On Metric's latest, Live It Out, Haines and company set their sights on the world they know: sexual politics, consumerism and gender roles. Out's politics are often subtle, but in a few cases, they're unmistakable. "Handshakes" breaks from its splintery guitar leads and fuzzed-out bass lines so Haines can delve into her lowest Polly Jean Harvey moan to caterwaul, "Buy this car to drive to work/Drive to work to pay for this car."
Not exactly what you want to hear on your morning commute, but thankfully Metric's songs stay far from sloganeering. In fact, Haines clearly feels unwilling and unqualified to be a spokeswoman for legions of disaffected youth.

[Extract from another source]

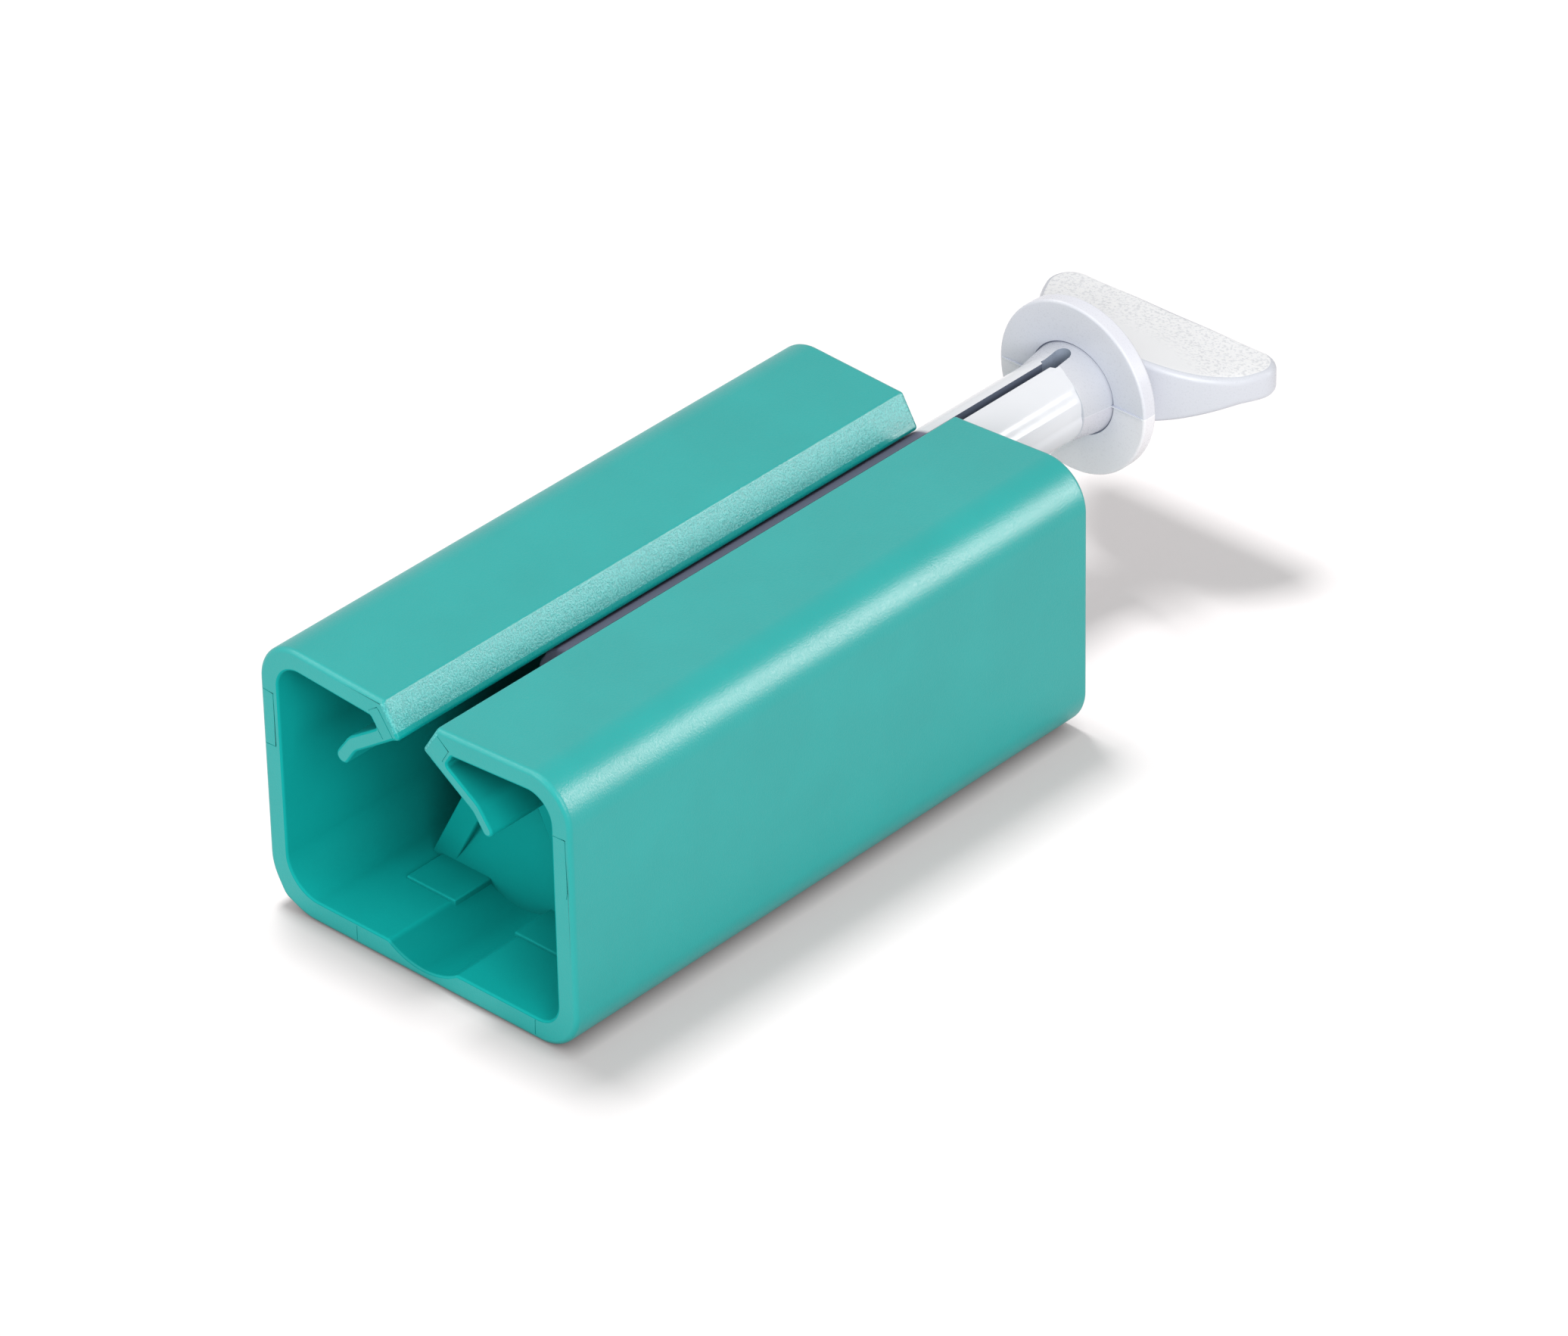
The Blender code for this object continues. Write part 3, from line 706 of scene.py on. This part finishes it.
def build_shell():
    """The moulded shell with rounded end rims, its lips and the finger trough."""
    outline = housing_outline()
    roundings = rim_roundings(outline)
    sunk = [Vector((p.x, p.y - trough_sink(p.x))) if on_floor(p) and abs(p.x) < TROUGH_REACH + TINY
            else p.copy() for p in outline]
    turns = [math.radians(a) for a in range(90, -1, -18)]
    sections = [(FRONT_END, a, sunk) for a in turns]
    sections += [(TROUGH_END, None, sunk), (TROUGH_END + TROUGH_END_SLOPE, None, outline)]
    sections += [(REAR_END, a, outline) for a in reversed(turns)]
    bm = bmesh.new()
    rings = []
    for y, turn, line in sections:
        if turn is None:
            rings.append([bm.verts.new((p.x, y, p.y)) for p in line])
            continue
        into = -1 if y > 0 else 1
        ring = []
        for p, q, r in zip(line, inset_outline(line, 1 * MM), roundings):
            place = p + (q - p) * (r * (1 - math.cos(turn)) / MM)
            ring.append(bm.verts.new((place.x, y + into * r * (1 - math.sin(turn)), place.y)))
        rings.append(ring)
    bm.faces.new(rings[0])
    bm.faces.new(reversed(rings[-1]))
    for here, there in zip(rings, rings[1:]):
        for i in range(len(outline)):
            face = bm.faces.new((here[i - 1], there[i - 1], there[i], here[i]))
            face.material_index = shell_material((outline[i] + outline[i - 1]) / 2, there[i].co.y)
    shell = mesh_object("housing_shell", bm, SHELL_MATERIALS)
    cut_marks(shell)
    flatten(shell)
    return shell


def brace_outline():
    """A brace: two legs that lean together and end in a saddle round the shaft."""
    bore = SHAFT_RADIUS + KEY_CLEARANCE
    outer = bore + SADDLE_WALL
    lean = math.tan(BRACE_LEAN)
    reach = BRACE_HALF_BASE - lean * (AXIS_Z - FLOOR)
    a = 1 + lean * lean
    root = math.sqrt(max(0.0, reach * reach * lean * lean - a * (reach * reach - outer * outer)))
    meet = (reach * lean - root) / a
    meet_angle = math.atan2(meet, reach - lean * meet)
    horn_angle = (SADDLE_WRAP - math.pi) / 2
    foot_z = (FLOOR - TROUGH_DEPTH) / 2
    foot_x = BRACE_HALF_BASE + lean * (FLOOR - foot_z)
    right = arc_points((0, AXIS_Z), outer, meet_angle, horn_angle, 16)
    cradle = arc_points((0, AXIS_Z), bore, horn_angle, -math.pi - horn_angle, 60)
    return [Vector((foot_x, foot_z)), *right, *cradle, *mirrored(right), Vector((-foot_x, foot_z))]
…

"We don't have any answers," she says. "But we have a lot of questions."
Indie rock fans discovered Haines' distinctive voice on Broken Social Scene's You Forgot It in People--specifically on the album's pivot point, "Anthems for a Seventeen-Year-Old Girl," where her modulated, manipulated singing ("Park that car, drop that phone/Sleep on the floor, dream about me") ascended from nonsense to epiphany over a bed of lazy banjo and a sweeping violin.
But Haines is a consummate frontwoman when leading Metric, a singer whose power is forged through equal parts bravado and humility. She can go from coquette to ball-buster in the click of a stompbox, her voice commanding, commenting and confessing across the album's 10 tracks, and her band has followed suit, embracing a full-on rock sound on Live It Out. The punky dance-pop and analog-synth sounds found on 2003's Old World Underground, Where Are You Now? are gone, replaced by guitar squeals and blood-hot drumbeats. Haines points to two of the band's seemingly disparate influences for the shift: Sonic Youth and Pink Floyd.
How the latter sneaks into Out is anyone's guess, but Metric's debt to Thurston, Kim and the boys is evident from the leadoff track, "Empty." Whistling ambience and a bottom-heavy guitar line are all that support Haines' dreamy, almost broken voice. Drums lope along a half-beat behind until the two-minute mark, when the volume and attitude both get cranked to 10 and guitarist Jimmy Shaw punishes his fretboard as if with a rotary drill.